# Chapter 10: Systems of Equations

- content:  265 - 296
- exercises:  297 - 300

In [1]:
# import commonly used Python libraries
import numpy as np
from matplotlib import pyplot as plt

- One of the great things about linear algebra is that it can provide compact notation for large collections of mathematical expressions, equations, variables, data, etc.
- In this chapter, we will learn how to represent systems of equations using matrices and vectors, and how to solve those systems using linear algebra operations.
- This knowledge will be central to a range of applications including matrix rank, the inverse, and least-squares statistical model fitting.

- What is an equation?  A statement of equality, typically with 1 or more unknown.  E.g. $2x=6$
- A single equation doesn't require linear algebra to solve, but a system of equations does.

Example of a system of equations:
$$2x+3y-5z = 8$$
$$-2y+2z = -3$$
$$5x-4z = 3$$

- It turns out that systems like this can be represented compactly using the form $Ax=b$
- And this doesn't just save space, converting a system of many equations into 1 matrix equation leads to new and efficient ways of solving those equations.

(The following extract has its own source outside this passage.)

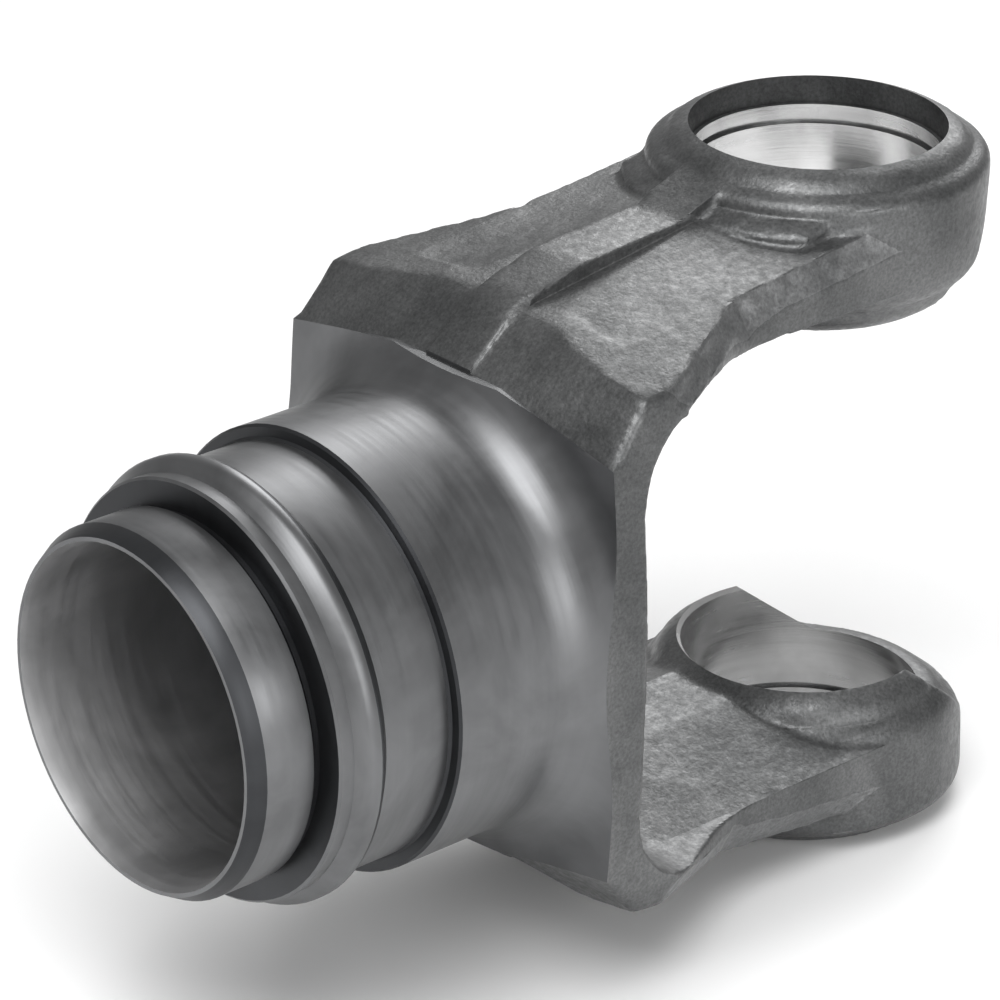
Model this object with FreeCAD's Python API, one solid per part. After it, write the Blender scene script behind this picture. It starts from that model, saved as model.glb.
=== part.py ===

## 10.1 Algebra and geometry of equations

- algebraic equations have an associated picture.  e.g. $2x+3=11$ can be visualized with a point on the number line where $x=4$
- An equation with 2 variables is a line in 2D space.  e.g. $2y=x+4$
- Similarly, an equation with 3 variables has an associated 3D graph, and so on.

- So far, we've talked about individual equations.  What do *systems* of equations look like?  
- Consider the following system of 2 equations with 2 variables:
$$y=x/2+2$$
$$y=-x+4$$
- If one 2-variable equation is a line, then two 2-variable equations is 2 lines.
- The point where the 2 lines intersect is teh solution to both equations.
- In the above case, the solution is $(x,y)=(4/3,8/3)$

- As we konw, when one side of equations are modified, the other side of the equation must be modified as well.  Similarly, with systems of equations, if 1 equation is modified, the other equations must be modified as well.
- But having systems of equatinos allows you to do something more: you may add and subtract entire equations from each other (this is analogous to multiplying the left-hand side by 8 and the right-hand side by "4x2")
- Let's try this using the above equations.  (transform the 1st equation to be itself minus the 2nd equation):
$$0y=3x/2-2$$
$$y=-x+4$$
- next we'll replace the 2nd equation by itself plus 2 times the original first equation
$$0y=3x/2-2$$
$$3y=0x+8$$
- At first glance, this system of equations seems very different than the original, but what happens when we graph the lines?
- The 2 new lines (one horizontal, one vertical) intersect at the exact same point!
- So **even though the lines are different, the solution remains the same**: $(x,y)=(4/3,8/3)$

- The conclusion here is that you can take a system of equations, scalar multiply individual equations, and add or subtract equations from each other, to your heart's delight.
- The individual equations--and the lines representing those equations--will change, but the point of intersection will remain exactly the same (excluding multiplying by 0, but let's ignore that obvious case)
- This is an extremely powerful tactic, because you can manipulate equations into ones that are much easier for humans to solve.
- That is the principle behind Gaussian elimination and row-recution which we will cover later in this chapter.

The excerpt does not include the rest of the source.